• [WHAT YOU WILL DO]: Find how many lines in the material contain "with"; your answer should be that number alone.

=-=-=

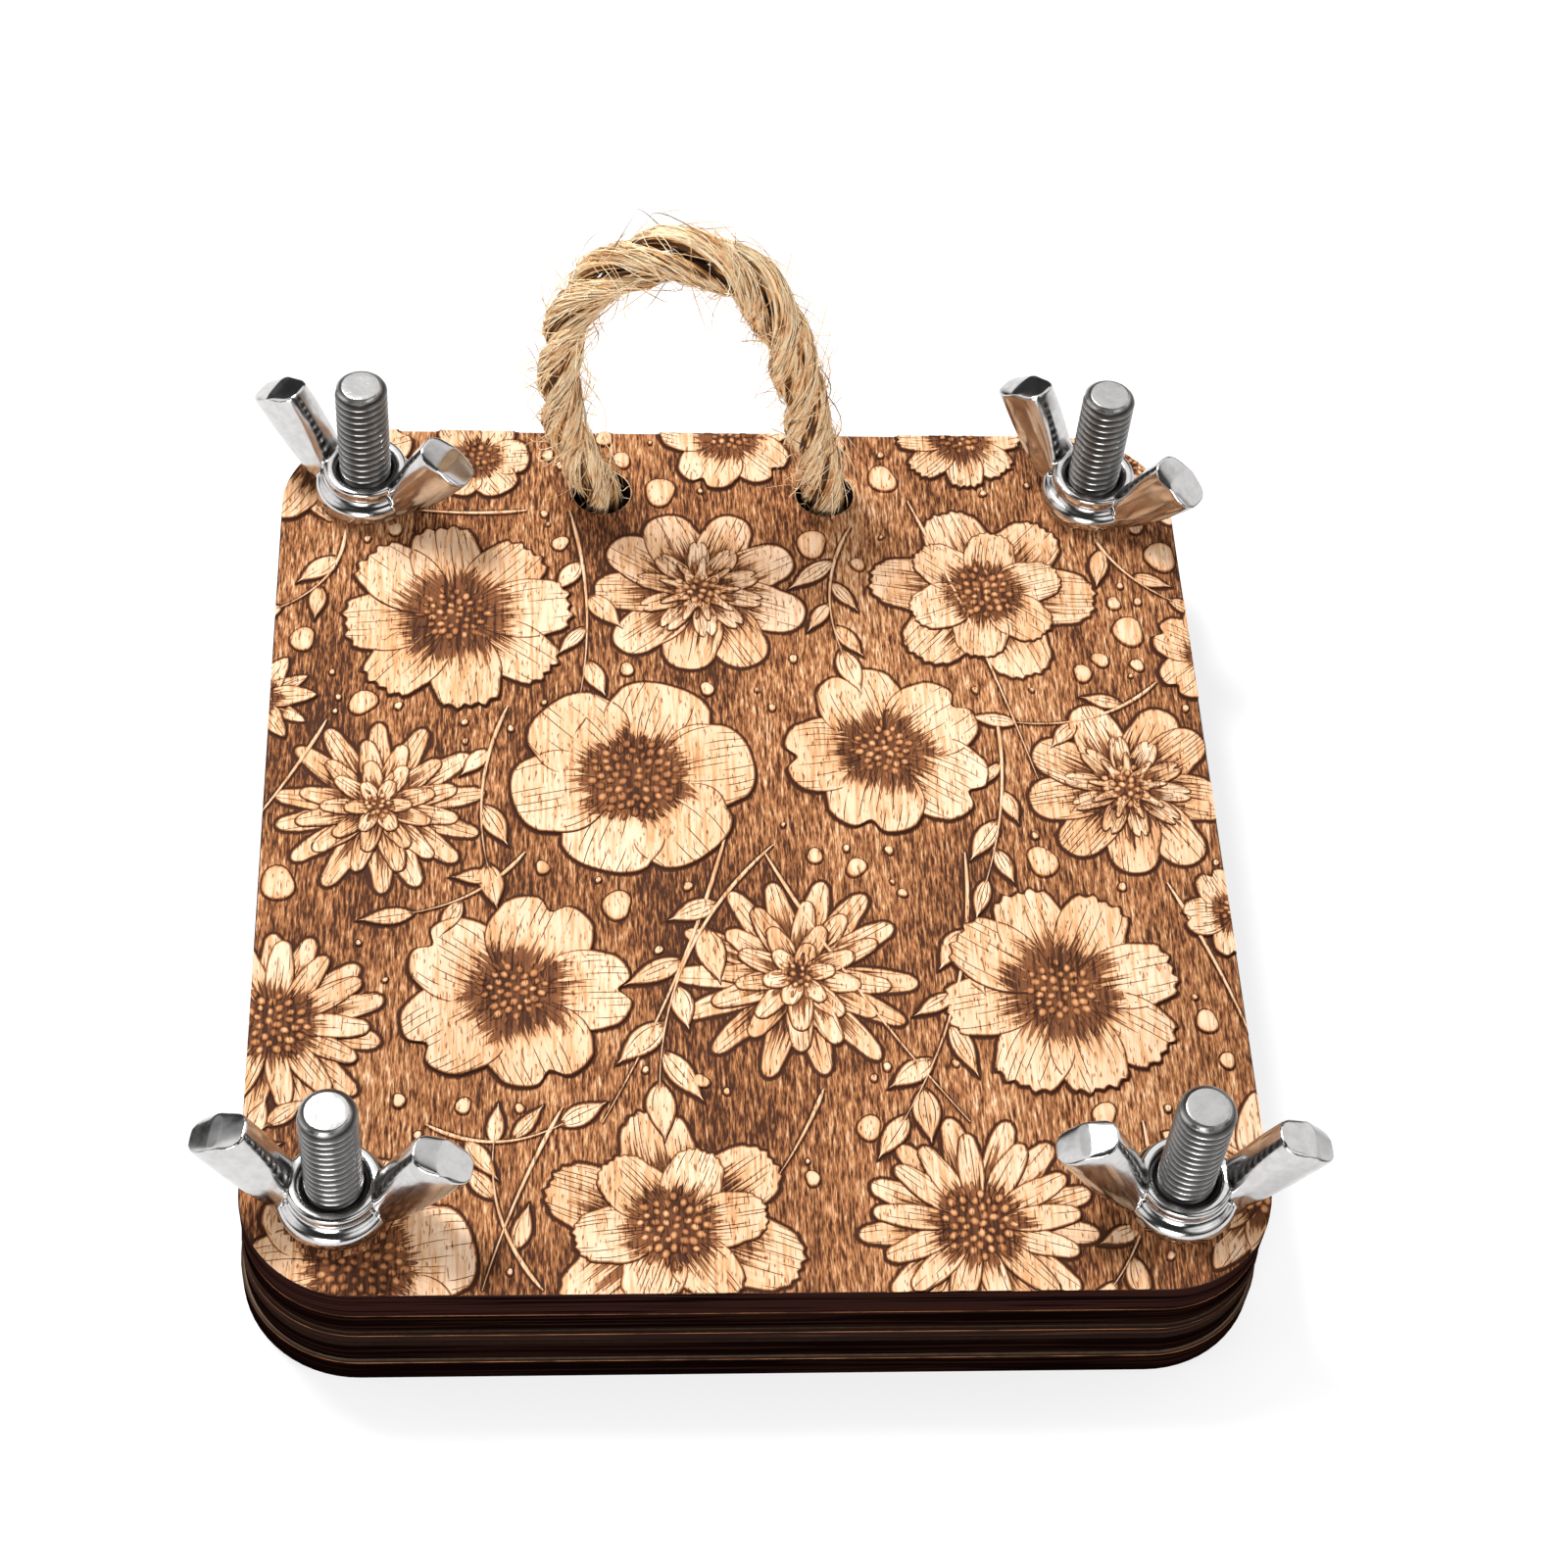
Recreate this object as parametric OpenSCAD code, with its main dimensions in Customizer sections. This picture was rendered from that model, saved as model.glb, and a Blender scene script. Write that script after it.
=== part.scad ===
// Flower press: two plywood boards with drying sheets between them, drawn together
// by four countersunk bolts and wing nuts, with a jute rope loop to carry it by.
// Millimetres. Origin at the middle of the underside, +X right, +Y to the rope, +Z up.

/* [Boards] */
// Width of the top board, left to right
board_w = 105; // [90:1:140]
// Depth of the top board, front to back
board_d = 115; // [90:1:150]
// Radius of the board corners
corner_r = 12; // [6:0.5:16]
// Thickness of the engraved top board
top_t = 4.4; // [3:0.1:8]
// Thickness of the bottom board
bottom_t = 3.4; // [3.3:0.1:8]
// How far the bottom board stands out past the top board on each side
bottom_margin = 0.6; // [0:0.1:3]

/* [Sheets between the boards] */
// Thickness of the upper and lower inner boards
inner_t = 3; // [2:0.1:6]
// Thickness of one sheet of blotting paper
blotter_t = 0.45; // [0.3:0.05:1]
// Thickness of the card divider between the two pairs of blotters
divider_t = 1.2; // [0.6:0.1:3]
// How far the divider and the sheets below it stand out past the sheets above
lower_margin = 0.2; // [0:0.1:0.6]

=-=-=

• [FULL OUTPUT]: 3